A ênfase nas confissões é o que permite ao Japão manter uma taxa de condenação tão elevada, disse Ichikawa, num país onde uma absolvição pode prejudicar gravemente a carreira de um procurador.

Uma longa luta pela exoneração

Durante 46 anos, Hakamata foi mantido atrás das grades depois de ter sido condenado com base na roupa manchada e na sua confissão, que ele e os seus advogados dizem ter sido feita sob coação.

Hideyo Ogawa, advogado de Hakamata, disse à CNN que Hakamata foi fisicamente imobilizado e interrogado durante mais de 12 horas por dia, durante 23 dias, sem a presença de um advogado de defesa.

“O sistema judicial japonês, especialmente naquela época, era um sistema que permitia que as agências de investigação tirassem partido da sua natureza clandestina para cometer crimes”, disse Ogawa.

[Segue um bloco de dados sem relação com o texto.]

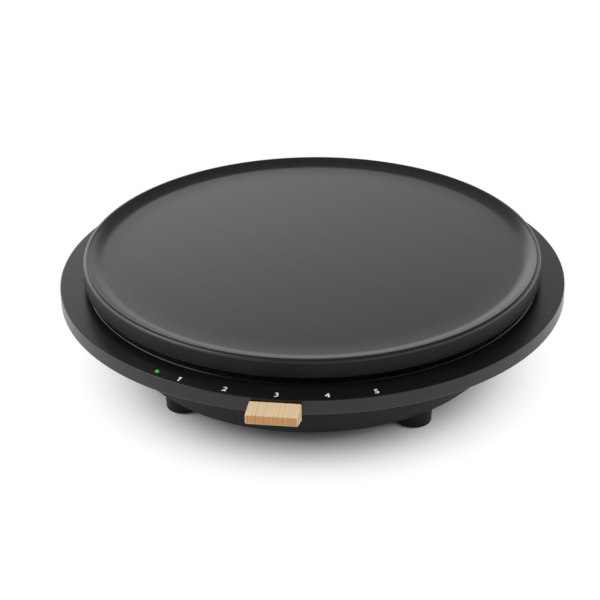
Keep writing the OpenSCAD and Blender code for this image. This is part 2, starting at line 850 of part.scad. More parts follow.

Chiara Sangiorgio, conselheira para a pena de morte da Amnistia Internacional, disse que o caso de Hakamata é “emblemático dos muitos problemas com o sistema de justiça criminal no Japão”.

Numa carta enviada à sua mãe após o seu terceiro julgamento, em 1967, Hakamata pediu desculpa por ter deixado a sua família preocupada. “Meu Deus, eu não sou um criminoso”, escreveu foto Hideko Hakamata

Os prisioneiros no corredor da morte no Japão são normalmente detidos em regime de isolamento, com contacto limitado com o mundo exterior, disse Sangiorgio.

As execuções são “envoltas em segredo”, com pouco ou nenhum aviso, e as famílias e os advogados são normalmente notificados apenas depois de a execução ter ocorrido.

Hakamata passou a maior parte da sua vida atrás das grades por um crime que não cometeu.

No entanto, apesar da sua saúde mental debilitada, ao longo da última década Hakamata conseguiu desfrutar de alguns dos pequenos prazeres que advêm da vida em liberdade.

Em fevereiro adoptou dois gatos. “Iwao começou a prestar atenção aos gatos, a preocupar-se com eles e a cuidar deles, o que foi uma grande mudança”, conta Hideko.

Todas as tardes, um grupo de apoiantes de Hakamata leva-o a passear, onde Hideko diz que Hakamata “compra uma grande quantidade de bolos e sumos”.

“Espero que ele continue a viver uma vida longa e livre.”